Bill Quay Primary began their VEX journey in 2022 at the regional finals and were invited to the National Finals where they were placed joint third.  From there, interest in robotics grew and pupils from years 5 and 6 have since taken part in numerous VEX IQ competitions across the North East. This led to the school competing once again in 2023 and qualified to compete in the World Championships.

Toni Devine, Headteacher, Bill Quay Primary School said: “This is a fabulous accolade for both our pupils and our community.  We are very proud of all our pupils, who have given up many of their playtimes to practise and develop their coding skills.  Travelling to the World Championships will be an amazing experience where I know they will make us proud.  The pupils themselves are incredibly excited to be invited such a prestigious event and have the support of the wider local community behind them as they seek to follow their dreams and compete with the world’s elite.”

Dan Mantz, CEO of the Robotics Education & Competition Foundation said: 

“Teamwork, problem-solving, and ingenuity are all on display at a VEX IQ Competition event and students develop these skills all year long by participating on a robotics team.
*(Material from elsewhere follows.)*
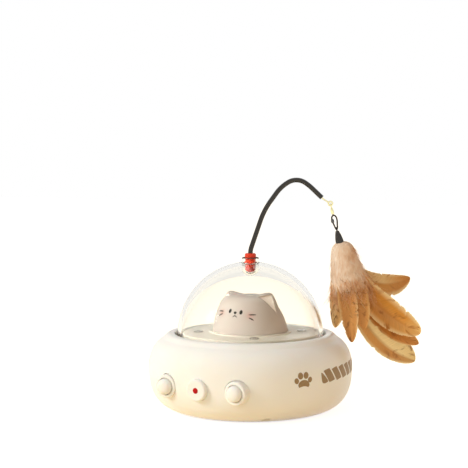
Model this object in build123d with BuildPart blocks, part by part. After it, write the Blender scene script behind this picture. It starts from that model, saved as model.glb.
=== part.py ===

Together, with the support of educators, coaches, and mentors, we’re fostering students’ passion for STEM at a young age to ensure that we have a generation that is dedicated to creating new discoveries and tackling life’s future challenges.”

The Reece Foundation was established in 2007. Its main objective is to increase the long term and sustainable prosperity of the North East of England primarily through the promotion of engineering and manufacturing. They focus on the improvement of education in engineering and related scientific and mathematical subjects, training in engineering skills, and the development of employment opportunities.